Moe Bader, who manages the Oceana Louisiana Grill on Conti Street in the
French Quarter, said business seemed to pick up once Harrah’s returned. His
restaurant reopened two weeks after Katrina to sparse crowds.

Harrah’s executives said the casino’s reopening was advertised to a regional
audience and its database of more than 40 million customers.

“They told everyone that they were reopened, and that was good for all of
New Orleans,” Bader said. “It’s just like when the casinos reopened in
Mississippi. That helped bring people to the Gulf Coast. So, it would seem
Harrah’s helped bring people back here.”

Tourists have seemingly rejoined the locals populating the businesses in the
French Quarter, albeit at a much slower clip than before the storm.

On a steamy Sunday evening just before the hurricane’s anniversary, music —
the sounds of jazz, blues, zydeco — flowed out to Bourbon Street from the
many clubs and bars. The souvenir and specialty shops had returned for
business along with the walk-up daiquiri bars and triple-X-rated burlesque
clubs.

“It’s still pretty slow, even for summer,” said Raven, who doesn’t use a
last name, a sales person at Marie Laveraur’s House of Voodoo on Bourbon
Street.

The hurricane spawned new, somewhat questionable businesses. French Quarter
shops sell T-shirts emblazoned with vulgarities directed toward the Federal
Emergency Management Agency. Other shirts make fun of the highly publicized
looting that took place after the flooding and others insult the New Orleans
Police Department.

One touring company sells bus tours to the hurricane damage.

“Yeah, that’s just what I want to do,” an elderly male tourist commented to
his wife while looking at the company’s brochure.

Some of the French Quarter’s best-known restaurants are still on limited
schedules. K-Paul’s Louisiana Kitchen on Chartres Street is only open from
5:30 to

9:30 p.m., Monday through Saturday; Galatore’s on Bourbon Street reopened to
an abbreviated schedule on New Year’s Day and returned to prehurricane hours
Friday.

Doc Lewis, a street performer playing his trombone for tips in front of
Brennan’s on Royal Street, said the city is slowly coming back.

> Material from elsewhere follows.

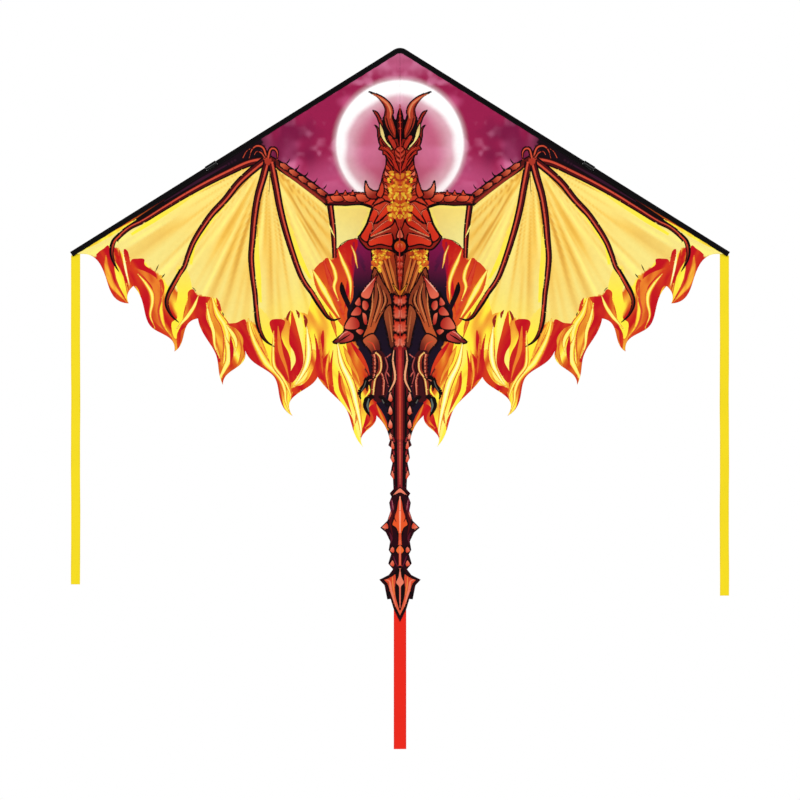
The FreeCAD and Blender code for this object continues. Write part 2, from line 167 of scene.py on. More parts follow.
def curve(points, closed=False):
    """A smooth line through the points."""
    points = np.array(points, float)
    count = len(points)
    if count == 2:
        pieces = max(2, int(np.linalg.norm(points[1] - points[0]) / STEP) + 1)
        share = np.linspace(0, 1, pieces)[:, None]
        return points[0] * (1 - share) + points[1] * share
    result = []
    for index in range(count if closed else count - 1):
        b, c = points[index], points[(index + 1) % count]
        a = points[index - 1] if closed or index > 0 else 2 * b - c
        d = points[(index + 2) % count] if closed or index + 2 < count else 2 * c - b
        pieces = max(2, int(np.linalg.norm(c - b) / STEP) + 1)
        t = np.linspace(0, 1, pieces, endpoint=False)[:, None]
        result.append(0.5 * (2 * b + (c - a) * t + (2 * a - 5 * b + 4 * c - d) * t ** 2
                             + (3 * b - a - 3 * c + d) * t ** 3))
    if not closed:
        result.append(points[-1:])
    return np.concatenate(result)


def square_to(way):
    """Unit vectors square to these directions."""
    way = way / np.maximum(np.linalg.norm(way, axis=1), 1e-6)[:, None]
    return np.stack([-way[:, 1], way[:, 0]], 1)


def round_loop(points):
    """Direction of a closed outline at each of its points."""
    return np.roll(points, -1, 0) - np.roll(points, 1, 0)


def fade(first, second, start, end):
    """A paint that goes from one colour at start to another at end."""
    start, end = np.array(start, float), np.array(end, float)
    way = end - start

    def paint(x, drop):
        along = ((x - start[0]) * way[0] + (drop - start[1]) * way[1]) / (way @ way)
        return mix(first, second, ramp(along, 0, 1))
    return paint


def leaning(x, drop):
    """Distance across the flames, which run down and inwards."""
    return x + 0.36 * (drop - 400)


def streaky(dark, bright, size=12):
    """A paint of soft streaks between two colours, that run as the flames do."""
    def paint(x, drop):
        across = leaning(x, drop) + 6 * np.sin(drop / 24)
        streak = noise(across, drop * 0.2, size, 2) * 0.65 + noise(across, drop * 0.3, size / 2.2, 3) * 0.35
        return mix(dark, bright, ramp(streak, 0.3, 0.7))
    return paint


FLAME_PAINTS = {
    RED: streaky(rgb(190, 12, 28), rgb(208, 58, 24), 16),
    ORANGE: streaky(rgb(206, 76, 26), rgb(230, 126, 40)),
    AMBER: streaky(rgb(226, 134, 38), rgb(248, 186, 58)),
    YELLOW: streaky(rgb(250, 210, 52), rgb(255, 240, 76)),
}


def as_paint(paint):
    """A paint as it is, a flame colour in streaks, or any other colour flat."""
    if callable(paint):
        return paint
    return FLAME_PAINTS.get(paint) or (lambda x, drop: paint * np.ones((len(x), 1)))


def area(points, paint, smooth=True, line=0.0):
    """A filled area, with an ink line of this width round it."""
    outline = curve(points, closed=True) if smooth else np.array(points, float)
    layers.append((outline, as_paint(paint)))
    if line and smooth:
        ring(outline, line)
    elif line:
        for first, last in zip(points, list(points[1:]) + [points[0]]):
            brush([first, last], [line, line], INK)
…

“Day by day, it seems like there are few more people,” Lewis said. “It takes
time, man, but it’s New Orleans. People want to come here.”

That’s a statement Anthony Sanfilippo is banking on. As president of
Harrah’s Central Division, he’s responsible for Harrah’s New Orleans and the
company’s other properties in the Gulf Coast.

While the monthly revenue the casino has been reporting are encouraging, the
opening this month of a 450-room, 26-story Harrah’s hotel, on Poydras Street
across from the casino, will signal a second rebirth.

At a cost of $150 million, the project also includes shops and restaurants
along Fulton Street, which was closed to vehicle traffic, creating a Bourbon
Street-style pedestrian path. Large statues of jazz musicians are the
centerpiece of the walkway. A Chef Todd English restaurant, Riche, will open
in the fall.

Construction began before the hurricane, but the storm set back the timeline
by almost a year.

The casino reopened with 1,600 employees and had increased to 2,300 workers
by August.

“New Orleans is slowly coming back,” Sanfilippo said. “As more hotel rooms
open, we think the convention business will return, and that’s good for
everybody in question.”

At Pat O’Brien’s Bar on St. Peter Street, a French Quarter institution since
the 1700s and famous for its potent drinks, manager Sid Seruntine thinks the
convention business is the key to reviving tourism.

Seruntine, who has managed the open-air bar since 1991, said Harrah’s has
helped bring customers back to the city.

“The convention traffic is what really drives customers,” Seruntine said.
“Once more of the hotels reopen, they’ll need workers and that’s the biggest
problem, because there’s not enough housing in the city.”

Casinos were the first entertainment venues to reopen in posthurricane New
Orleans, but despite the increases in gaming revenue, Sanfilippo doesn’t
think Harrah’s will see additional competition.

A floating casino operated by Columbia Sussex Corp. was destroyed in the
storm. The company is rebuilding the boat but moving the gaming license
south and out of New Orleans.

Despite a push by some local groups to get Pinnacle Entertainment to move
one of its recently acquired casino licenses from Lake Charles in western
Louisiana to New Orleans, Sanfilippo doesn’t think it will happen.

“If the business was there, don’t you think Columbia Sussex would have kept
their boat in New Orleans?” Sanfilippo said. “For now, I think the New
Orleans casino market is at capacity.”